Updated

Most doctors do not recommend flu shots to their pregnant patients, who are more likely to develop serious complications if they do get the flu, according to a new report.

In the review of past studies, researchers also found that pregnant women had concerns about the safety of the flu vaccine and tended to underestimate the risk that the virus posed to themselves and their fetus.

“The research is clear that healthcare providers are not providing advice to pregnant women about the importance and benefits of getting vaccinated,” Marie Tarrant told Reuters Health in an email. She worked on the study at Li Ka Shing Faculty of Medicine at the University of Hong Kong.

“In addition, they are not making influenza vaccine available to their pregnant clients,” she said. “By their silence, they are sending a message that influenza vaccine is actually not that important.”

One study found pregnant women were five times as likely to be hospitalized with the flu as other women, Tarrant said.

Flu vaccines given to pregnant women not only immunize them but protect their infants against the flu until they are six months old, the researchers write in the journal Vaccine.

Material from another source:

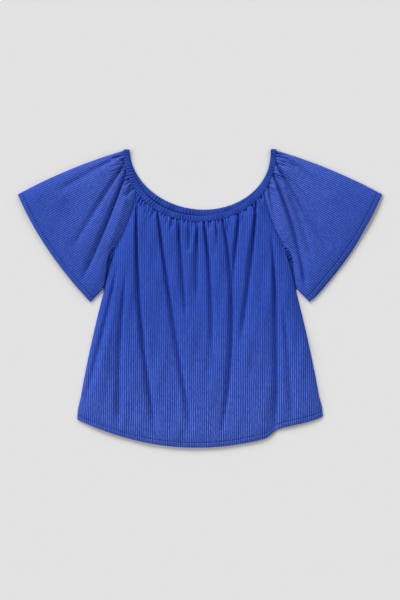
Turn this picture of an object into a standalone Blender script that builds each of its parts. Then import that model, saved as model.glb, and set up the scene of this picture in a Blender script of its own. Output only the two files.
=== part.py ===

The World Health Organization recently identified pregnant women as the highest priority group to receive seasonal flu vaccines. The U.S. Centers for Disease Control and Prevention recommends the vaccines for women who are pregnant during flu season.

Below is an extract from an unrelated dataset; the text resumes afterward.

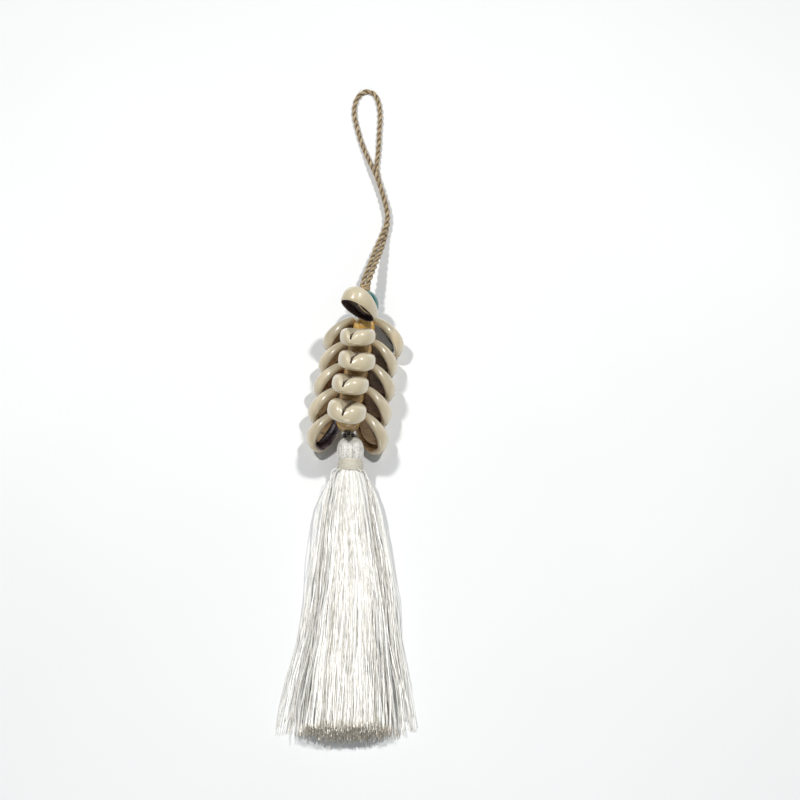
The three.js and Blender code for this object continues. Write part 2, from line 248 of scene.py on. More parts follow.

Tarrant and her co-author Carol Yuet Sheung Yuen analyzed data from 45 studies to learn more about why pregnant women do or do not get flu shots.

The studies included women from the U.S., Canada, Australia, Hong Kong, India, Turkey and various European countries. Most of them found that fewer than 60 percent of pregnant women received flu shots, and one showed vaccination rates below two percent.

A recommendation from a healthcare provider was one of the most consistent predictors of getting a flu shot, the researchers found. Women whose providers recommended flu shots were between 20 and 100 times more likely to get vaccinated.

However, several studies found that providers offered negative advice about flu shots and in some cases, explicitly discouraged them.

The results were not surprising to Dr. Flor Munoz, a pediatrics and infectious disease researcher at Baylor College of Medicine in Houston, who was not involved in the current study.

“If doctors recommended the vaccine, people would take it,” she told Reuters Health. “This paper is asking providers to be more vocal in recommending the vaccine to pregnant women.”

The primary reason obstetricians cite for not advising pregnant women to get the vaccine, Munoz said, is that they do not stock it in their offices.

“They don’t carry it,” she said. “They see it as a burden, and they don’t think it’s worth it. For them to be able to get their return on investment is difficult, and that’s why they don’t do it.”

The new review also found that pregnant women often worried about vaccine safety and side effects. One study found that 45 percent of pregnant women perceived the vaccine as unsafe and nearly 80 percent believed it could cause birth defects.

Some pregnant women were particularly concerned that mercury, present in certain flu vaccines, could harm their unborn children, the authors write.

Multi-dose vials of the flu vaccine contain small amounts of thimerosal, a mercury-containing preservative that prevents bacterial growth. Single-dose vaccine vials do not contain the preservative and are frequently available for pregnant women, Tarrant said.

“The amount of thimerosal in influenza vaccines is very small, and it has been shown repeatedly that it is not harmful,” she said. “However, pregnant women may be more willing to accept the vaccine without thimerosal. So often that is provided.”